Le rapport cite un exemple frappant : les cours boursiers des établissements bancaires réagissent immédiatement aux annonces de nouveaux tarifs douaniers outre-Atlantique. Une simple déclaration peut faire trembler des bilans à Francfort, Paris ou Milan.
Cette interconnection montre à quel point le secteur bancaire européen reste vulnérable aux chocs externes, malgré tous les efforts de diversification réalisés ces dernières années.
Une résilience qui repose sur des fondamentaux solides
Mais tout n’est pas noir. L’ABE reconnaît que les banques ont considérablement renforcé leur gouvernance ces dernières années. La planification de scénarios extrêmes fait désormais partie intégrante de leur quotidien.
Surtout, les ratios de capital atteignent des niveaux records. Cette croissance organique du capital constitue un matelas de sécurité non négligeable en cas de tempête.
Et même si les revenus nets d’intérêts ont tendance à baisser avec la normalisation des taux, les établissements compensent largement grâce à des revenus de frais et commissions résilients, ainsi qu’un contrôle strict des coûts.
- Base de capital historiquement élevée
- Croissance organique du capital
- Bénéfices maintenus malgré la pression sur les marges
- Revenus diversifiés hors intérêts
- Contrôle efficace des coûts opérationnels
Les cybermenaces, l’autre front brûlant
À ces risques géopolitiques s’ajoute une menace plus insidieuse et quotidienne : les attaques informatiques. Le rapport consacre une part importante aux risques opérationnels, qui restent élevés.
Les attaques par déni de service distribué (DDoS) et surtout les ransomwares dominent le paysage. Ces cyberattaques ne sont plus l’apanage de petites structures : les grandes banques sont régulièrement dans le viseur.
Heureusement, l’Europe n’est pas restée les bras croisés. Le règlement Digital Operational Resilience Act (Dora), entré en vigueur en janvier, représente une réponse ambitieuse à cette montée en puissance des menaces numériques.
Son objectif ? Renforcer la capacité des acteurs financiers à résister, absorber, et se remettre d’incidents majeurs, tout en limitant les risques de contagion au reste du système financier.
Pourquoi cette double menace change la donne
Ce qui rend la situation actuelle particulièrement délicate, c’est la combinaison inédite de deux types de risques : ceux qui viennent de l’extérieur (géopolitique, commercial, souverain) et ceux qui frappent de l’intérieur (cyber, fraude, risques juridiques).
Une banque peut avoir le bilan le plus solide du monde : si une attaque ransomware paralyse ses systèmes pendant plusieurs jours, ou si un conflit majeur perturbe brutalement les chaînes d’approvisionnement mondiales, les conséquences peuvent être dramatiques.

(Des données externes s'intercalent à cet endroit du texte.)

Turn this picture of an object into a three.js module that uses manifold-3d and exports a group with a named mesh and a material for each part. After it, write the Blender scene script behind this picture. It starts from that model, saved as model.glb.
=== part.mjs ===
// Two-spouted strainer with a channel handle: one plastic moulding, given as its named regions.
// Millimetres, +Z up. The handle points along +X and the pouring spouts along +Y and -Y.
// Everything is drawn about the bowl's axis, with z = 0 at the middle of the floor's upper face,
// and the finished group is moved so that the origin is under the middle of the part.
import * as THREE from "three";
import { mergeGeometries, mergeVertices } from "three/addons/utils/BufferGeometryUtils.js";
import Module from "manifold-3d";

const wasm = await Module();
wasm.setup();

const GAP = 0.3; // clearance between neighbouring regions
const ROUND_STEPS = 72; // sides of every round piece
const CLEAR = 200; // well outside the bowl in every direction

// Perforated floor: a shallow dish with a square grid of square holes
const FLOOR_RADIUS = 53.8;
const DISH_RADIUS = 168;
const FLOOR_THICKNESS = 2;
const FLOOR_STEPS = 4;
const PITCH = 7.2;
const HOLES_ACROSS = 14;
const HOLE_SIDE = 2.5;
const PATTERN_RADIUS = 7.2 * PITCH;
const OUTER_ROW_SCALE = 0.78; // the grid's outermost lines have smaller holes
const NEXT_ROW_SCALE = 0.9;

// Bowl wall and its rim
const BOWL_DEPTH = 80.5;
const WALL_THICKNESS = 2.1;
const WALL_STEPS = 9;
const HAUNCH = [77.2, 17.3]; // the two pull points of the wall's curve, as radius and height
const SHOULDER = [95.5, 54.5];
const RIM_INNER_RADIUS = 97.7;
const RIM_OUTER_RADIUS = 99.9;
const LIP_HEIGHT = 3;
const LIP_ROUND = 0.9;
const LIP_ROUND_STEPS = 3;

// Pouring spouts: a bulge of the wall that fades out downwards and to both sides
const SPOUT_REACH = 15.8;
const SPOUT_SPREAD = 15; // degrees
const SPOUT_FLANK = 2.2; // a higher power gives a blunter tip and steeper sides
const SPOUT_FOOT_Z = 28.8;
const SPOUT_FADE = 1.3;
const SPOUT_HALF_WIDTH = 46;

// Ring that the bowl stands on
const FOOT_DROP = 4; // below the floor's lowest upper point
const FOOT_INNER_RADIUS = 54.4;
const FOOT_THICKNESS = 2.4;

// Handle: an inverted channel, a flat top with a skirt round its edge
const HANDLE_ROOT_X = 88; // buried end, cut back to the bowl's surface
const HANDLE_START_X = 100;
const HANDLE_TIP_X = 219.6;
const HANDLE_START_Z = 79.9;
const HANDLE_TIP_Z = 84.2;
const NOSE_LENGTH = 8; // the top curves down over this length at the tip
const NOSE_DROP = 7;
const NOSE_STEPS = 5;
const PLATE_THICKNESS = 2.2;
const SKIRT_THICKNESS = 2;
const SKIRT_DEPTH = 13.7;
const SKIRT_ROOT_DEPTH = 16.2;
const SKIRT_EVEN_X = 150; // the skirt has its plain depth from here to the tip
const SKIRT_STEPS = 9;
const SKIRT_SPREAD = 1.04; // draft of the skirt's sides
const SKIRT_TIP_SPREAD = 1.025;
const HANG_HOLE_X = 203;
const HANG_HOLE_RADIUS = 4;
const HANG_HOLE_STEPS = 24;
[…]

Et contrairement aux crises passées, ces nouveaux risques ont une caractéristique commune : ils sont imprévisibles dans leur déclenchement et potentiellement dévastateurs dans leurs effets en cascade.
Vers une nouvelle ère de la régulation bancaire ?

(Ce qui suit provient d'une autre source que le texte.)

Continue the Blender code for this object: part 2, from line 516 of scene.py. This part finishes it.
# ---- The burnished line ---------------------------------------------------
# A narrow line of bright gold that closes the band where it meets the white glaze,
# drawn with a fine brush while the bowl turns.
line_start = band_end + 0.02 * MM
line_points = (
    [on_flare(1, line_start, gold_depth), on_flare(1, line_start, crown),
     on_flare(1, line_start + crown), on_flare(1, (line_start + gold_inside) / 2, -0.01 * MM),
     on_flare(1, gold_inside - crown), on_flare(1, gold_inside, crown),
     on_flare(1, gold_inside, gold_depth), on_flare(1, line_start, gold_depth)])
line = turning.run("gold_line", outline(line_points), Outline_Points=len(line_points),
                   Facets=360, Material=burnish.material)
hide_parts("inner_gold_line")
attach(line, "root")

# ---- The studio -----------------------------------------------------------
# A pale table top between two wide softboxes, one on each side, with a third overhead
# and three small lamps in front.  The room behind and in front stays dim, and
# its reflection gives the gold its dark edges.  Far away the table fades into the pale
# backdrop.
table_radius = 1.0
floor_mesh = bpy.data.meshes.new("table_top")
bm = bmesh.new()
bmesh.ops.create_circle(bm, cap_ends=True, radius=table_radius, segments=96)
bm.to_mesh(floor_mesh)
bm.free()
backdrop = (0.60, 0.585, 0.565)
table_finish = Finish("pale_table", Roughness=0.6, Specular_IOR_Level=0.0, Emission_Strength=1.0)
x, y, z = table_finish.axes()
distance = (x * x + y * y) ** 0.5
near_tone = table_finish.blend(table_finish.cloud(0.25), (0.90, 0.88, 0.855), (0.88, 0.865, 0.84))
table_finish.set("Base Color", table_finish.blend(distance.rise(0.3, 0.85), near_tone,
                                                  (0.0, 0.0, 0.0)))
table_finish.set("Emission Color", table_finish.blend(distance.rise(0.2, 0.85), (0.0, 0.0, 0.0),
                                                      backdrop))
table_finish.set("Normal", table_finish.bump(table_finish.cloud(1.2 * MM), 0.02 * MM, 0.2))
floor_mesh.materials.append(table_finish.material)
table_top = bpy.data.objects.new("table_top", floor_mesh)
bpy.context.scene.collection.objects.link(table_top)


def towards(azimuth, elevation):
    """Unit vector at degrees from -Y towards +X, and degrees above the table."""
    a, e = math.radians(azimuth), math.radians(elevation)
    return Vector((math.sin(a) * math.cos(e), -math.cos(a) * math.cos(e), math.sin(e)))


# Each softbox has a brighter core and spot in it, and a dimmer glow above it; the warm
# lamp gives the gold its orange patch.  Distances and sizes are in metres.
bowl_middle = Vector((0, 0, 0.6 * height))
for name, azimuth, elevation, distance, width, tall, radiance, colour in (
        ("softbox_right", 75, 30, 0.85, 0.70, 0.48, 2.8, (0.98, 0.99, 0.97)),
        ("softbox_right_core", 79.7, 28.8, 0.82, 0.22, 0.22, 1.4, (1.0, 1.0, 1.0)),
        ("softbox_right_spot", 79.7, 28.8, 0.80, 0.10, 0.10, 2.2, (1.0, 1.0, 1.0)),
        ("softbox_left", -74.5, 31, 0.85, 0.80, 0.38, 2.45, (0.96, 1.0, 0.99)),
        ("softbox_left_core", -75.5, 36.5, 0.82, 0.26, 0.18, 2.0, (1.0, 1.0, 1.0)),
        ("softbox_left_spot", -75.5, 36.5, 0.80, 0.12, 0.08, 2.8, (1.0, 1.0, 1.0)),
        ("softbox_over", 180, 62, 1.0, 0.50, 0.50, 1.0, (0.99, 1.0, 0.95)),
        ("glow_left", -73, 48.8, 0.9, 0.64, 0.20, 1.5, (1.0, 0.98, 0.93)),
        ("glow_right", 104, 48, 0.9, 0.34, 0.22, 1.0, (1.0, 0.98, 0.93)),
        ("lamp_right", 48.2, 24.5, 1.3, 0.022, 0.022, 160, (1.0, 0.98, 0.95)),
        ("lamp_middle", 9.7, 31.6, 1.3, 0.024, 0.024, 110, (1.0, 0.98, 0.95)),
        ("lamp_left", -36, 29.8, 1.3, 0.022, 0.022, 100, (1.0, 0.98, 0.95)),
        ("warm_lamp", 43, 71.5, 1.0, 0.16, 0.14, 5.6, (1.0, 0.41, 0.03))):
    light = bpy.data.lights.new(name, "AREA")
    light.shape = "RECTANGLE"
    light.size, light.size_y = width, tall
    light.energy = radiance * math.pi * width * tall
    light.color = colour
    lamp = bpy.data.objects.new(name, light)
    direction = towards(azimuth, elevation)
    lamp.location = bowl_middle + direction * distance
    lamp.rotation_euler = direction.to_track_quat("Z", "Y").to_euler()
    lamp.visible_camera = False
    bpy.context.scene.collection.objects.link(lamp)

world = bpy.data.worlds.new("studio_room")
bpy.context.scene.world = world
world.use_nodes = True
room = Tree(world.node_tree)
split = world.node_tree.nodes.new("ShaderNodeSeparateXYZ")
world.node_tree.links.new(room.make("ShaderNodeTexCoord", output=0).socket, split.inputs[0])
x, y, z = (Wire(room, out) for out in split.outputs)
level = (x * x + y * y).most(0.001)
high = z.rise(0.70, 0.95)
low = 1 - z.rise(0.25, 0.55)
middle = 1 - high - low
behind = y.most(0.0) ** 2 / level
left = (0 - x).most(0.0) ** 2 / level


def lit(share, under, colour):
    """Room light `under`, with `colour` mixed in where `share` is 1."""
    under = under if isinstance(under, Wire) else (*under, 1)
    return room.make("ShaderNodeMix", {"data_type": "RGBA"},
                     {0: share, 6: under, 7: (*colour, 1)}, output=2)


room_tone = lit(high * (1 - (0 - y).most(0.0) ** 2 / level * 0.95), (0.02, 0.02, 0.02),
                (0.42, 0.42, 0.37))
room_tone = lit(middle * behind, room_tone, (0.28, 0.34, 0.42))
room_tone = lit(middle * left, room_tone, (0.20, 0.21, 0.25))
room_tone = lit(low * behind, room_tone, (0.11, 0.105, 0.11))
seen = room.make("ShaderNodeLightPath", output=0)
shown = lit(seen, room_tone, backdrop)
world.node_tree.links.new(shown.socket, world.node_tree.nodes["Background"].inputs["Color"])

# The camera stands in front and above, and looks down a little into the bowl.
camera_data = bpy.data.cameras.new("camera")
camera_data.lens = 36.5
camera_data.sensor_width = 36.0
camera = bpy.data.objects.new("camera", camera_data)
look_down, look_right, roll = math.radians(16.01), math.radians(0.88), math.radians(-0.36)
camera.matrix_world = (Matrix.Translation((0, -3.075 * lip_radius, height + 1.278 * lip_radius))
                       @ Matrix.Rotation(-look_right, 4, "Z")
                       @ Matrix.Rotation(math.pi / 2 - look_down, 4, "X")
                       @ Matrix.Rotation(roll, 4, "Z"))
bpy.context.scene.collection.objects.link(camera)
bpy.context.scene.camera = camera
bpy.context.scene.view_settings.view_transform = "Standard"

Face à ce paysage, les régulateurs européens semblent avoir pris la mesure du défi. Le maintien de cette alerte par l’ABE n’est pas un simple rappel formel : c’est le signal que la période de relative sérénité post-crise financière est bel et bien terminée.
Les banques vont devoir continuer à investir massivement dans leur résilience, non seulement financière mais opérationnelle et stratégique. La capacité à anticiper des scénarios toujours plus extrêmes devient un avantage compétitif décisif.

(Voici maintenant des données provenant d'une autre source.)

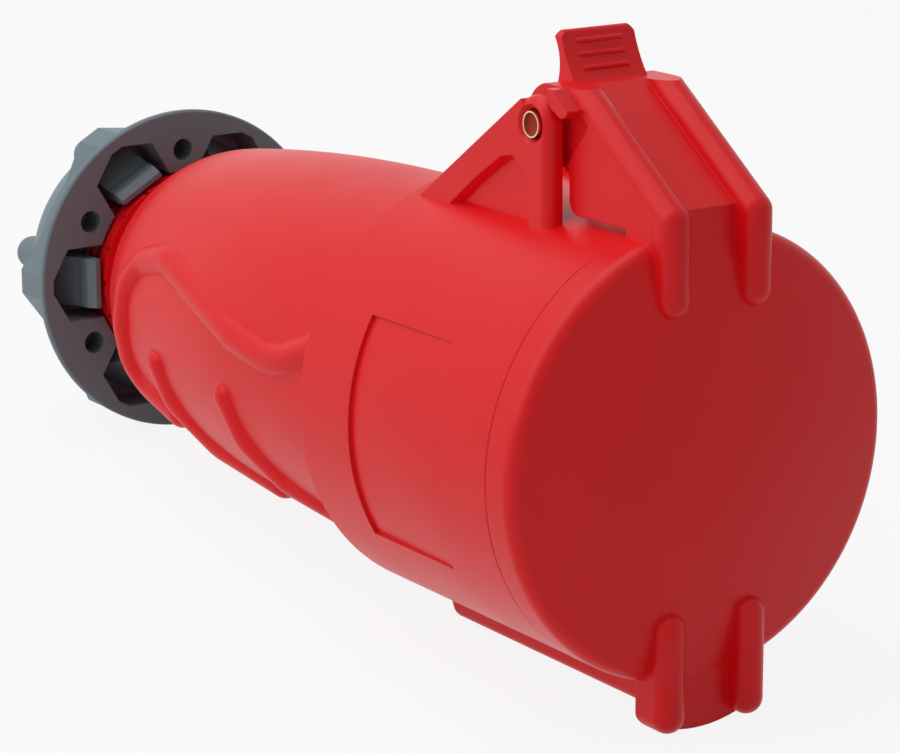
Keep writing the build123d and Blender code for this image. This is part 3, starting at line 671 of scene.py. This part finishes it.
@dataclass
class Studio:
    """Pale floor, soft lamps and an even white world."""

    floor_size: float = 8.0
    floor_gap_mm: float = 0.05
    # Share of plain white in the floor as it is seen; the rest is lit paper, which keeps the shadow
    plain_white: float = 0.88
    sky_light: float = 0.29
    middle: tuple[float, float, float] = (0.0, 0.08, 0.0)
    lamps: tuple[SoftLamp, ...] = (
        SoftLamp("lamp_overhead", (-0.25, 0.25, 1.1), size=0.9, power=4.6),
        SoftLamp("lamp_left", (-1.0, 0.35, 0.7), size=1.0, power=4.4),
    )

    def floor(self, cad: dict[str, bpy.types.Object]) -> bpy.types.Object:
        """Lay the pale floor under the two places that the coupler rests on.

        Args:
            cad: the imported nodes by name.

        Returns:
            The floor's object.
        """
        (y0, z0), (y1, z1) = resting_points(cad, self.middle[1])
        slope = (z1 - z0) / (y1 - y0)
        half = self.floor_size / 2
        low = z0 - self.floor_gap_mm * MM
        square = ((-half, -half), (half, -half), (half, half), (-half, half))
        corners = [(x, y, low + slope * (y - y0)) for x, y in square]
        mesh = bpy.data.meshes.new("studio_floor")
        mesh.from_pydata(corners, [], [(0, 1, 2, 3)])
        floor = bpy.data.objects.new("studio_floor", mesh)
        bpy.context.scene.collection.objects.link(floor)
        material, tree = new_material("studio_floor_paper")
        paper = add_node(tree, "ShaderNodeBsdfDiffuse", values={"Color": linear_colour("EEEEEE")})
        white = add_node(
            tree, "ShaderNodeEmission", values={"Color": linear_colour("FFFFFF"), "Strength": 1.0}
        )
        share = add_node(
            tree, "ShaderNodeMath", {"operation": "MULTIPLY"},
            {1: self.plain_white}, {0: background_rays(tree)},
        )
        mixed = add_node(
            tree, "ShaderNodeMixShader",
            links={0: share.outputs[0], 1: paper.outputs["BSDF"], 2: white.outputs["Emission"]},
        )
        add_node(tree, "ShaderNodeOutputMaterial", links={"Surface": mixed.outputs["Shader"]})
        mesh.materials.append(material)
        return floor

    def world(self) -> None:
        """Surround the set with even white light and a white background."""
        world = bpy.data.worlds.new("studio_white")
        world.use_nodes = True
        tree = world.node_tree
        tree.nodes.clear()
        strength = add_node(
            tree, "ShaderNodeMapRange", values={"To Min": self.sky_light, "To Max": 1.0},
            links={"Value": background_rays(tree)},
        )
        sky = add_node(
            tree, "ShaderNodeBackground", values={"Color": linear_colour("FFFFFF")},
            links={"Strength": strength.outputs["Result"]},
        )
        add_node(tree, "ShaderNodeOutputWorld", links={"Surface": sky.outputs["Background"]})
        bpy.context.scene.world = world

    def hang(self, soft: SoftLamp) -> None:
        """Hang one soft square lamp that faces the coupler's middle.

        Args:
            soft: the lamp's name, place, size and power.
        """
        light = bpy.data.lights.new(soft.name, "AREA")
        light.shape = "SQUARE"
        light.size = soft.size
        light.energy = soft.power
        lamp = bpy.data.objects.new(soft.name, light)
        place = Vector(soft.place)
        way = Vector(self.middle) - place
        lamp.matrix_world = Matrix.Translation(place) @ way.to_track_quat("-Z", "Y").to_matrix().to_4x4()
        bpy.context.scene.collection.objects.link(lamp)

    def build(self, cad: dict[str, bpy.types.Object]) -> None:
        """Set up floor, world and lamps.

        Args:
            cad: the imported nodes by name.
        """
        self.floor(cad)
        self.world()
        for soft in self.lamps:
            self.hang(soft)


@dataclass
class PhotoCamera:
    """Camera at the photograph's place, found by fitting the coupler's circles to the picture."""

    azimuth: float = -34.33
    elevation: float = 14.355
    roll: float = -0.198
    aside_mm: float = -42.18
    above_mm: float = 17.42
    back_mm: float = 575.36
    front_offset_mm: float = 13.0
    lens_mm: float = 129.48
    shift_x: float = -0.01947
    shift_y: float = -0.01853

    def build(self) -> bpy.types.Object:
        """Place the camera and make it the scene's own.

        Returns:
            The camera's object.
        """
        turn, rise, roll = (math.radians(v) for v in (self.azimuth, self.elevation, self.roll))
        back = Vector(
            (math.sin(turn) * math.cos(rise), -math.cos(turn) * math.cos(rise), math.sin(rise))
        )
        level = Vector((math.cos(turn), math.sin(turn), 0.0))
        raised = back.cross(level)
        right = math.cos(roll) * level + math.sin(roll) * raised
        up = math.cos(roll) * raised - math.sin(roll) * level
        place = right * self.aside_mm + up * self.above_mm + back * self.back_mm
        place.y -= self.front_offset_mm
        data = bpy.data.cameras.new("photo_camera")
        data.lens = self.lens_mm
        data.sensor_width = 36.0
        data.shift_x = self.shift_x
        data.shift_y = self.shift_y
        data.clip_start = 0.01
        camera = bpy.data.objects.new("photo_camera", data)
        axes = Matrix((right, up, back)).transposed().to_4x4()
        camera.matrix_world = Matrix.Translation(place * MM) @ axes
        bpy.context.scene.collection.objects.link(camera)
        bpy.context.scene.camera = camera
        return camera


def main() -> None:
    """Build every sub-assembly round the CAD frame, then the studio and the camera."""
    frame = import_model()
    shelf = FinishShelf()
    bpy.context.scene.view_settings.view_transform = "Standard"
    for group in (Shell(), Lid(), ContactSet(), GripAndGland()):
        group.build(shelf, frame["nodes"])
        LOG.info("%s done", type(group).__name__)
    LOG.info("%s done", LidSpring().build(shelf).name)
    PaintedReflectionPinCore().build(shelf, frame["nodes"])
    Studio().build(frame["nodes"])
    PhotoCamera().build()


if __name__ == "__main__":
    main()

Et pour les clients, les épargnants, les entreprises ? Cette vigilance accrue est plutôt une bonne nouvelle. Elle signifie que le système apprend de ses vulnérabilités et cherche à s’en prémunir avant qu’il ne soit trop tard.
Mais la question reste entière : dans un monde où les crises s’enchaînent à un rythme jamais vu, cette résilience construite patiemment tiendra-t-elle le choc face à la prochaine grande secousse ? L’avenir, malheureusement, nous le dira probablement plus tôt que nous le souhaiterions.
Le secteur bancaire européen est à un tournant : solide sur le papier, mais exposé comme jamais aux tempêtes du monde. La vigilance n’est plus une option, elle est devenue une nécessité vitale.